Floating numbers are implemented as

\(sign*1.mantissa*2^{exponent-\textrm{bias}}\)

For the 64-bit “double precision” floating point numbers used by Python, the sign is one bit, the exponent is 11 bits and the mantissa (also called the significand) is 52 bits (creating 53 bits of effective precision because of the implicit leading 1). That is sufficient for 15-17 significant digits in a decimal representation.

What does this mean as a practical matter for us? We should be aware of the limited precision. Equality comparison of floating point numbers is fraught (as we saw above) and so if we need to perform such a comparison, we should use equality within some epsilon (what all of our Gradescope tests do). With the limited range (see below) we can have overflow - numbers too large to represent - and underflow - numbers too small to represent. The latter can arise, for instance, when multiplying many small probabilities.

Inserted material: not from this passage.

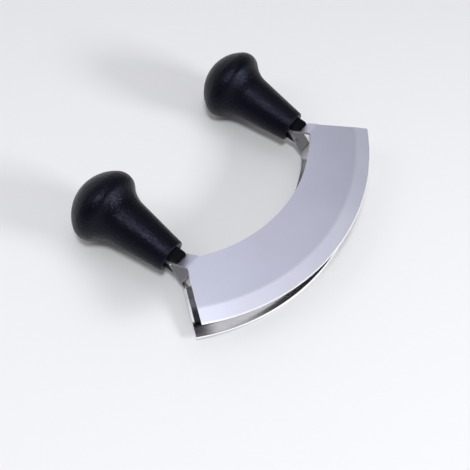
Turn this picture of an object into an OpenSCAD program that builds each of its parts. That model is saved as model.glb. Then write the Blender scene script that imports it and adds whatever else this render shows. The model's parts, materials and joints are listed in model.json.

As a result you will sometimes see computations performed in log-space (so small numbers become large negative numbers and multiplication becomes addition).

>>> import sys
>>> sys.float_info
sys.float_info(max=1.7976931348623157e+308, max_exp=1024, max_10_exp=308, min=2.2250738585072014e-308, min_exp=-1021, min_10_exp=-307, dig=15, mant_dig=53, epsilon=2.220446049250313e-16, radix=2, rounds=1)

And if we are performing computations that require exact decimal values, e.g. financial calculations, we should use modules like decimal that are specifically designed for that purpose.